Five years and this still happens. Not as much, not half as much, but it does.

And inevitably, one wave brings another, brings another. And when the waiter brings the bill I'm surprised because I'm splashing with you in the fountains at Alnwick Castle gardens, walking the desolate beaches at Bamburgh, staggering and stepping back to keep our balance, to hold you up, when the tide briefly catches up with us and the water covers our shoes, marching in time, like soldiers, back to the cottage over windswept dunes, drizzle in our hair, fingers numb with cold.

Watching your Mary Poppins DVD; taking that last photo, us together, holding the phone away towards us in my right hand, the image blurry as a result; me all red nose and heavy cold, you with your rosy plump cheeks and Dr Who tee-shirt.

The picture is still on my mobile phone and I fumble for it and my heart lurches at it. So I write and write and it is as if steam pours from the pen.

Ice and fire made up your last day: a bitter, bitter February and you, consumed by the crackling, spitting logs in the open fire of Alnwick's Barter Books, rosy cheeks redder and redder. You watched in wonder.

Ice and fire. Ice and fire. Our last day together. And a few days later I chose your coffin.

Could I ever visit that place again? That place of vast, sweeping beaches, a great castle silhouetted against a wide sky, a place that is more myth, legend, to me now.

The dunes where I made calls to tell desperate faraway friends as the wind snatched my voice away.
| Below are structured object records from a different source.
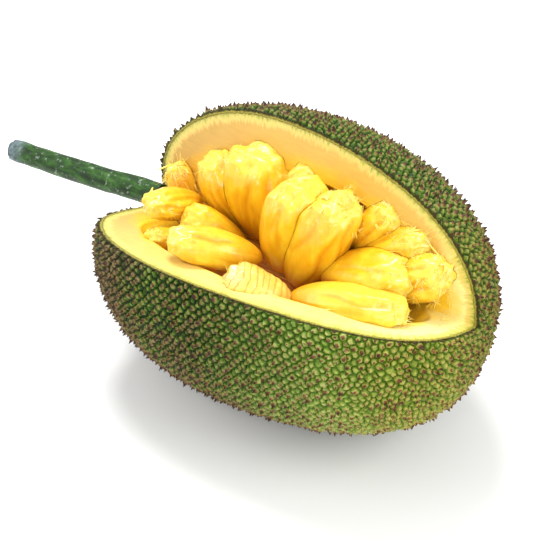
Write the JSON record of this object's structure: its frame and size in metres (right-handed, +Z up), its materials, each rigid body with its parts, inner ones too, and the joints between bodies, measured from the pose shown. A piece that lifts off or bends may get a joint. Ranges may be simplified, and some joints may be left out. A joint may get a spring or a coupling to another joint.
{
  "type": "cut jackfruit",
  "caption": "Spiny green jackfruit lying on its side, with a long wedge cut out that shows pale flesh and a heap of yellow bulbs, and its stem.",
  "frame": {"origin": "middle of the flat spot that the fruit rests on", "axes": "+X along the fruit from the stem to the blossom end, +Z up, the cut opens towards -Y and +Z"},
  "size_m": [0.493, 0.2622, 0.2444],
  "materials": {
    "skin": "rough, warty green",
    "flesh": "moist, matt pale yellow",
    "core": "moist, fibrous orange-brown",
    "bulb": "glossy, waxy golden yellow",
    "rag": "moist pale yellow fibre",
    "stem": "wet dark green bark"
  },
  "bodies": {
    "root": {"rind": "skin", "flesh": "flesh", "core": "core", "stem": "stem", "bulb_01": "bulb", "bulb_02": "bulb", "bulb_03": "bulb", "bulb_04": "bulb", "bulb_05": "bulb", "bulb_06": "bulb", "bulb_07": "bulb", "bulb_08": "bulb", "bulb_09": "bulb", "bulb_10": "bulb", "bulb_11": "bulb", "bulb_12": "bulb", "bulb_13": "bulb", "bulb_14": "bulb", "rag_01": "rag", "rag_02": "rag"}
  },
  "joints": []
}
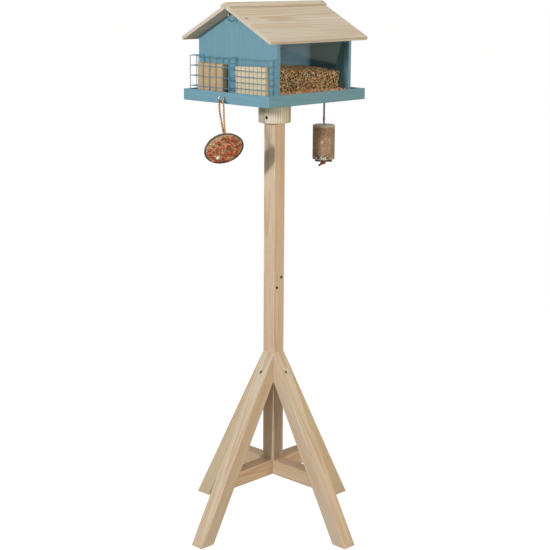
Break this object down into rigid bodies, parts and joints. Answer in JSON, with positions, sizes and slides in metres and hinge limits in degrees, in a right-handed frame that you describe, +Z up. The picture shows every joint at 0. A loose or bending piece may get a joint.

The dunes, the sand, the sea, the sky, over and over.

I chose your coffin.

There is wine and cheese and the man at the table next to me has left. My coffee was finished long ago and the waiter hovers, anxious to clear the way. All the languages of the world are here. People are cheery, busy, moving on, living.

I close my notebook, pay up.

Outside..and the sun has dipped lower and the freezing air whips our breath away in great foggy gasps of steam.

At the tram stop there is a noise from the skies, a huge skein of geese, flying high in a v shape, then another and another.

Their calls are clear, desolate, telling of far off places, of wild tundras.

They foretell longer, warmer days..they foretell spring.